How does the data below read from its first line through the line containing "wasm.setup();"? Print those lines exactly.
-- START OF DATA SEGMENT --
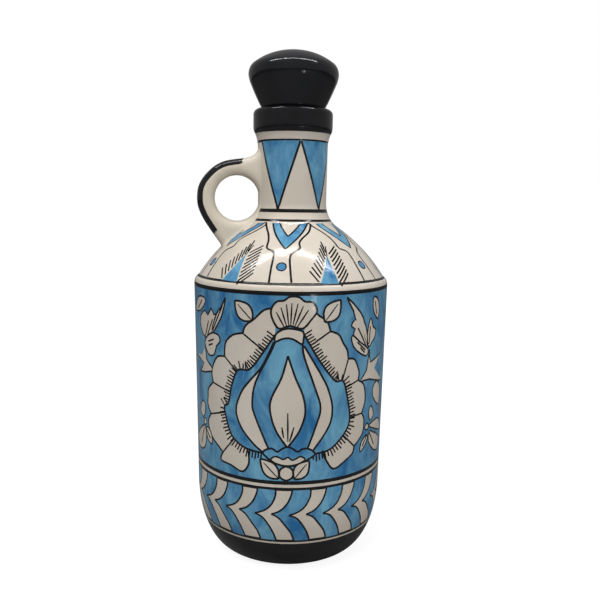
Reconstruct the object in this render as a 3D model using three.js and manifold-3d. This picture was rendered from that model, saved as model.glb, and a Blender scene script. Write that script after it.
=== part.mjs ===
// A stoneware jug with a finger loop at its neck and a glazed knob stopper on a cork.
// Units are millimetres and +Z is up. The origin is the middle of the foot, on the table.
// The painted front faces -Y, and the finger loop stands on the left of it, towards -X.
import * as THREE from "three";
import { mergeVertices } from "three/addons/utils/BufferGeometryUtils.js";
import Module from "manifold-3d";

const wasm = await Module();
wasm.setup();

// Clearances
const slipGap = 0.3; // between the loop and the jug, where slip joins the clay
const seatGap = 0.3; // between the knob's foot and the lip it rests on
const glueGap = 0.3; // around the cork in the knob's socket
const boreGap = 0.4; // between the cork and the mouth of the neck

// The jug's outside
const bodyRadius = 51.6; // at the shoulder's edge, the widest place
const wallTaper = 2.0; // how much narrower the wall is where the rounded foot begins
const bodyHeight = 145.5; // from the table to the shoulder's edge
const footRadius = 32.0; // outside of the flat ring it stands on
const footRise = 38.0; // height over which the wall rounds in to the foot
const shoulderEdge = 2.2; // rounding at the shoulder's edge
const shoulderRise = 32.5; // from the shoulder's edge to where the neck starts
const shoulderBulge = 3.6; // how far the shoulder is domed above a straight cone
const neckRadius = 18.1; // at its narrowest
const neckBlend = 7.0; // height of the curve that turns the shoulder into the neck
const neckHeight = 43.5; // from the shoulder to the underside of the lip
const lipRadius = 20.8;
const lipHeight = 12.5;
const lipFlare = 5.5; // height of the neck's flare below the lip
const lipRounding = 2.8;

// The jug's inside
const wall = 5.0;
const floorThickness = 7.0;
const boreRadius = 13.0; // mouth and neck
const mouthRounding = 1.4;
const footRingWidth = 6.0;
const footRecess = 1.6; // how far the middle of the underside stands off the table

// The finger loop
const fingerHole = 11.7; // radius of the hole for a finger
const strapThickness = 9.1; // from the hole to the loop's outside
const strapTop = 8.0; // thickness where the loop crosses over the finger
const strapWidth = 13.0; // across the loop, as a finger feels it
const strapRounding = 3.2; // on the strap's four long edges
const holeOverlap = 0.6; // how far the hole runs past the neck's skin
const loopRise = 9.9; // from the neck's root up to the middle of the finger hole
const loopTurn = 6; // degrees that the loop is set towards the painted front

// The stopper
const knobRadius = 23.5;
const knobHeight = 29.5;
const knobFootRadius = 16.9;
const knobWidestAt = 17.0; // height of the widest place above the knob's foot
const knobCrown = 7.2; // rise of the domed top above its rounded edge
const knobWall = 4.6;
const socketDepth = 11.5;
const corkRadius = boreRadius - boreGap; // where it enters the mouth
const corkTaper = 1.1; // how much narrower the cork's end is
const corkLength = 34.0;
const corkChamfer = 1.2;
const socketRadius = 12.2;

// How finely round things are faceted
const roundSides = 64;
const arcSteps = 6;

const ceramic = { white: 0xe6ddd0, black: 0x17181b };
const creamGlaze = new THREE.MeshStandardMaterial({ color: ceramic.white, roughness: 0.18 });
const blackGlaze = new THREE.MeshStandardMaterial({ color: ceramic.black, roughness: 0.12 });
const naturalCork = new THREE.MeshStandardMaterial({ color: 0xb98a58, roughness: 0.9 });

// Heights that follow from the sizes above
const neckFoot = bodyHeight + shoulderRise;
const lipUnderside = neckFoot + neckHeight;
const lipTop = lipUnderside + lipHeight;
const knobFoot = lipTop + seatGap;
const wallFootRadius = bodyRadius - wallTaper;

// Points (radius, height) along a curve, without its first point, which the outline already has.
function along(curve, steps) {
  return curve.getPoints(steps).slice(1);
}

// A quarter of an ellipse between two points that leaves the first one along the Z axis,
// or along the radius.
function quarter(from, to, leavesUpright, steps = arcSteps) {
  const points = [];
  for (let i = 1; i <= steps; i++) {
    const turn = (i / steps) * (Math.PI / 2);
    const quick = Math.sin(turn);
    const slow = 1 - Math.cos(turn);
    const across = leavesUpright ? slow : quick;
    const upright = leavesUpright ? quick : slow;
    points.push(new THREE.Vector2(
      from.x + (to.x - from.x) * across,
      from.y + (to.y - from.y) * upright,
    ));
  }
  return points;
}

const at = (radius, height) => new THREE.Vector2(radius, height);

// The outside of the jug from the foot's edge to the lip's top, grown outwards by `grow`.
function jugOutside(grow = 0) {
  const footEdge = at(footRadius + grow, -grow);
  const wallStart = at(wallFootRadius + grow, footRise);
  const belowEdge = at(bodyRadius + grow, bodyHeight - shoulderEdge);
  const edgeEnd = at(bodyRadius - shoulderEdge * 0.9 + grow, bodyHeight + shoulderEdge * 0.8 + grow);
  const neckStart = at(neckRadius + grow, neckFoot + neckBlend);
  const shoulderEnd = at(neckRadius + neckBlend * 0.75 + grow, neckFoot - neckBlend * 0.55 + grow);
  const dome = new THREE.QuadraticBezierCurve(
    edgeEnd,
    at((edgeEnd.x + shoulderEnd.x) / 2 + shoulderBulge * 0.7,
      (edgeEnd.y + shoulderEnd.y) / 2 + shoulderBulge * 0.9),
    shoulderEnd,
  );
  const intoNeck = new THREE.QuadraticBezierCurve(
    shoulderEnd,
    at(neckRadius + 0.6 + grow, neckFoot + grow),
    neckStart,
  );
  const flareStart = at(neckRadius + 0.3 + grow, lipUnderside - lipFlare);
  const lipStart = at(lipRadius - 0.5 + grow, lipUnderside + 0.8 - grow);
  const flare = new THREE.QuadraticBezierCurve(
    flareStart, at(neckRadius + 0.9 + grow, lipUnderside - 1.2 - grow), lipStart,
  );
  const lipSide = at(lipRadius + grow, lipUnderside + lipHeight * 0.35);
  const lipShoulder = at(lipRadius + grow, lipTop - lipRounding);
  const lipFlat = at(lipRadius - lipRounding + grow, lipTop + grow);
  return [
    footEdge,
    ...quarter(footEdge, wallStart, false, 2 * arcSteps),
    at((wallFootRadius + bodyRadius) / 2 + grow, (footRise + bodyHeight) / 2),
    belowEdge,
    ...quarter(belowEdge, edgeEnd, true, 4),
    ...along(dome, 8),
    ...along(intoNeck, arcSteps),
    flareStart,
    ...along(flare, arcSteps),
    lipSide,
    lipShoulder,
    ...quarter(lipShoulder, lipFlat, true),
  ];
}

// The inside of the jug from the mouth's edge down to the middle of the floor.
function jugInside() {
  const mouthEdge = at(boreRadius + mouthRounding, lipTop);
  const mouthEnd = at(boreRadius, lipTop - mouthRounding);
  const boreEnd = at(boreRadius, neckFoot + neckBlend * 0.4);
  const underShoulder = at(bodyRadius - wall, bodyHeight - shoulderEdge);
  const opening = new THREE.CubicBezierCurve(
    boreEnd,
    at(boreRadius, neckFoot - wall),
    at((boreRadius + bodyRadius) / 2 - wall * 0.4, bodyHeight + shoulderRise * 0.45),
    underShoulder,
  );
  const wallEnd = at(wallFootRadius - wall, footRise);
  const floorEdge = at(footRadius - wall, floorThickness);
  return [
    mouthEdge,
    ...quarter(mouthEdge, mouthEnd, false, 3),
    boreEnd,
    ...along(opening, 10),
    wallEnd,
    ...quarter(wallEnd, floorEdge, true, arcSteps),
    at(0, floorThickness),
  ];
}

// The recess in the underside, which leaves a flat ring to stand on.
function footUnderside() {
  const ringInside = footRadius - footRingWidth;
  return [at(0, footRecess), at(ringInside - footRecess, footRecess), at(ringInside, 0)];
}

function lathe(profile) {
  return new THREE.LatheGeometry(profile, roundSides);
}

// A closed three.js geometry as a manifold-3d solid, and back.
function solidOf(geometry) {
  const bare = geometry.clone();
  bare.deleteAttribute("normal");
  bare.deleteAttribute("uv");
  const merged = mergeVertices(bare, 1e-3);
  const corners = [];
  const found = merged.index.array;
  for (let i = 0; i < found.length; i += 3) {
    const [a, b, c] = found.slice(i, i + 3);
    const flat = a === b || b === c || c === a; // a pole's triangle with no width
    if (!flat) corners.push(a, b, c);
  }
  return new wasm.Manifold(new wasm.Mesh({
    numProp: 3,
    vertProperties: merged.attributes.position.array,
    triVerts: new Uint32Array(corners),
  }));
}

function geometryOf(solid) {
  const mesh = solid.getMesh();
  const geometry = new THREE.BufferGeometry();
  geometry.setAttribute("position", new THREE.BufferAttribute(mesh.vertProperties, 3));
  geometry.setIndex(new THREE.BufferAttribute(mesh.triVerts, 1));
  geometry.computeVertexNormals();
  return geometry;
}

// A lathe turns about its own Y axis, so each one is stood up to turn about +Z.
function upright(geometry) {
  return geometry.rotateX(Math.PI / 2);
}

function makeJugBody() {
  return upright(lathe([...footUnderside(), ...jugOutside(), ...jugInside()]));
}

// The finger loop, drawn in the plane through the jug's axis and cut back to the jug's skin.
function makeFingerLoop() {
  const holeMiddle = at(neckRadius + fingerHole - holeOverlap, neckFoot + loopRise);
  const reach = holeMiddle.x + fingerHole + strapThickness;
  const top = holeMiddle.y + fingerHole + strapTop;
  const lowerRoot = at(holeMiddle.x + 0.8 * fingerHole, neckFoot - fingerHole - 1.2);
  const deep = neckRadius * 0.45;
  const outline = new THREE.Shape();
  outline.moveTo(deep, top + 5.0);
  outline.lineTo(neckRadius, top + 5.0);
  outline.quadraticCurveTo(neckRadius + 1.5, top + 1.2, neckRadius + 7.0, top + 0.8);
  outline.bezierCurveTo(
    reach - 0.9 * fingerHole, top,
    reach, top - 0.35 * fingerHole,
    reach, holeMiddle.y + 0.2 * fingerHole,
  );
  outline.bezierCurveTo(
    reach, holeMiddle.y - 0.35 * fingerHole,
    reach - 0.6 * fingerHole, holeMiddle.y - 1.2 * fingerHole,
    lowerRoot.x, lowerRoot.y,
  );
  outline.lineTo(lowerRoot.x - fingerHole * 0.6, lowerRoot.y - fingerHole);
  outline.lineTo(deep, lowerRoot.y - fingerHole);
  const hole = new THREE.Path();
  hole.absellipse(holeMiddle.x, holeMiddle.y, fingerHole, fingerHole * 1.01, 0, 2 * Math.PI, false);
  outline.holes.push(hole);
  const strap = new THREE.ExtrudeGeometry(outline, {
    depth: strapWidth - 2 * strapRounding,
    bevelThickness: strapRounding,
    bevelSize: strapRounding,
    bevelOffset: -strapRounding,
    bevelSegments: 3,
    curveSegments: 12,
  });
  strap.translate(0, 0, strapRounding - strapWidth / 2);
  strap.rotateX(Math.PI / 2);
  strap.rotateZ(Math.PI + THREE.MathUtils.degToRad(loopTurn));
  const skin = [at(0, -slipGap), ...jugOutside(slipGap), at(0, lipTop + slipGap)];
  const cut = solidOf(strap).subtract(solidOf(upright(lathe(skin))));
  const pieces = cut.decompose();
  pieces.sort((a, b) => b.volume() - a.volume());
  return geometryOf(pieces[0]);
}

// A hollow knob: a flared waist, a rounded rim and a domed crown over a socket for the cork.
function makeKnob() {
  const widest = at(knobRadius, knobFoot + knobWidestAt);
  const flareEnd = at(knobRadius - 0.8, widest.y - 3.6);
  const crownTop = at(0, knobFoot + knobHeight);
  const crownStart = at(knobRadius - 2.0, crownTop.y - knobCrown);
  const rimLow = new THREE.QuadraticBezierCurve(flareEnd, at(knobRadius - 0.2, widest.y - 1.8), widest);
  const rimHigh = new THREE.QuadraticBezierCurve(
    widest, at(knobRadius, crownStart.y - 2.0), crownStart,
  );
  const crown = new THREE.QuadraticBezierCurve(crownStart, at(knobRadius * 0.53, crownTop.y), crownTop);
  const hollow = knobRadius - knobWall;
  const socketTop = knobFoot + socketDepth;
  const socket = socketRadius + glueGap;
  return upright(lathe([
    at(0, crownTop.y - knobWall),
    at(hollow * 0.6, crownTop.y - knobWall - 1.6),
    at(hollow - 1.5, crownStart.y - knobWall * 0.4),
    at(hollow, widest.y),
    at(socket + 1.2, socketTop),
    at(socket, socketTop),
    at(socket, knobFoot),
    at(knobFootRadius - 0.8, knobFoot),
    at(knobFootRadius, knobFoot + 0.8),
    flareEnd,
    ...along(rimLow, 4),
    ...along(rimHigh, arcSteps),
    ...along(crown, 8),
  ]));
}

function makeCork() {
  const top = knobFoot + socketDepth - glueGap;
  const end = top - corkLength;
  const endRadius = corkRadius - corkTaper;
  return upright(lathe([
    at(0, end),
    at(endRadius - corkChamfer, end),
    at(endRadius, end + corkChamfer),
    at(corkRadius, lipTop - seatGap),
    at(socketRadius, lipTop),
    at(socketRadius, top),
    at(0, top),
  ]));
}

const jug = new THREE.Group();

function addPiece(name, geometry, material) {
  const mesh = new THREE.Mesh(geometry, material);
  mesh.name = name;
  jug.add(mesh);
}

addPiece("jug_body", makeJugBody(), creamGlaze);
addPiece("finger_loop", makeFingerLoop(), creamGlaze);
addPiece("stopper_knob", makeKnob(), blackGlaze);
addPiece("stopper_cork", makeCork(), naturalCork);

export default jug;
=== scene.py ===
# %% [markdown]
# # A painted ceramic jug
# The jug is one glazed shell with a finger loop and a stopper. Its look comes from brush
# painting: black lines and watery blue on cream. Here the painting is cut into the surface
# itself, as regions of a fine mesh, so that every line stays sharp from any distance.

# %% Load the frame
import math

import bpy
from mathutils import Matrix, Vector
from mathutils.geometry import delaunay_2d_cdt


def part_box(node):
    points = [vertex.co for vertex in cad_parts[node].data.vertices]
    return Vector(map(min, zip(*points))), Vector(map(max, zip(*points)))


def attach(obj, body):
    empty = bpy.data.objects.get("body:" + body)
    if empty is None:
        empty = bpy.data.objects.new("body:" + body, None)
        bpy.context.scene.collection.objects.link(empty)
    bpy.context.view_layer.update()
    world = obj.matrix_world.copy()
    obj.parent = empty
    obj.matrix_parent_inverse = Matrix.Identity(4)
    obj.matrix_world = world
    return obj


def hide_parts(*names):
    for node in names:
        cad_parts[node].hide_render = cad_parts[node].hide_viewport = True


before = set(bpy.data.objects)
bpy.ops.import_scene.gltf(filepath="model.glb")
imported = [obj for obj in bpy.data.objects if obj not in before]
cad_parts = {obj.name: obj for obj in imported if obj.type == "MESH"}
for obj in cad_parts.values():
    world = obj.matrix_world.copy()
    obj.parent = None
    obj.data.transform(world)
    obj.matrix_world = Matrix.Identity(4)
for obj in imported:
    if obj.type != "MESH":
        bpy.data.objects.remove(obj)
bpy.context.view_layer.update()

MM = 0.001

# %% [markdown]
# ## Camera
# The photograph was taken close to the jug, a little above its middle and looking down.
# The same camera also places the painting: a point seen in the photograph is sent along
# its ray until it meets the jug.

# %% Set up the camera
PICTURE = 600  # pixels on each side of the photograph
FOCAL_PIXELS = 716.9
SENSOR = 36.0
EYE = Vector((5.0, -384.7, 185.1))  # millimetres
LOOK_DOWN = math.radians(7.6)
ROLL = math.radians(0.86)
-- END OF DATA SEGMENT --
- _TASK OUTPUT_:
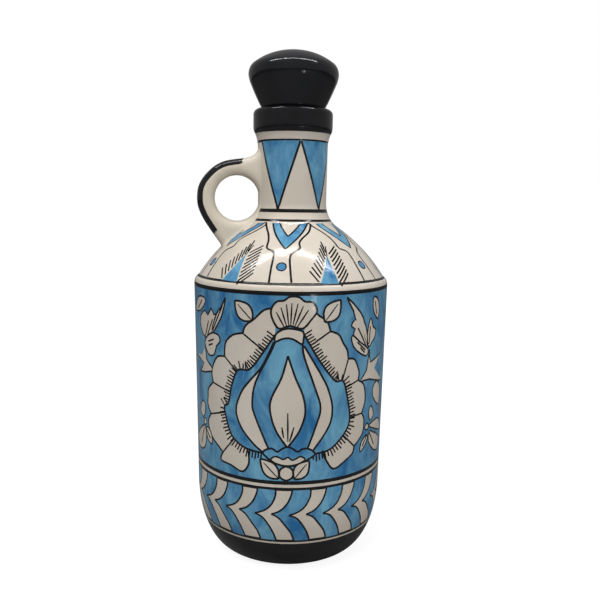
Reconstruct the object in this render as a 3D model using three.js and manifold-3d. This picture was rendered from that model, saved as model.glb, and a Blender scene script. Write that script after it.
=== part.mjs ===
// A stoneware jug with a finger loop at its neck and a glazed knob stopper on a cork.
// Units are millimetres and +Z is up. The origin is the middle of the foot, on the table.
// The painted front faces -Y, and the finger loop stands on the left of it, towards -X.
import * as THREE from "three";
import { mergeVertices } from "three/addons/utils/BufferGeometryUtils.js";
import Module from "manifold-3d";

const wasm = await Module();
wasm.setup();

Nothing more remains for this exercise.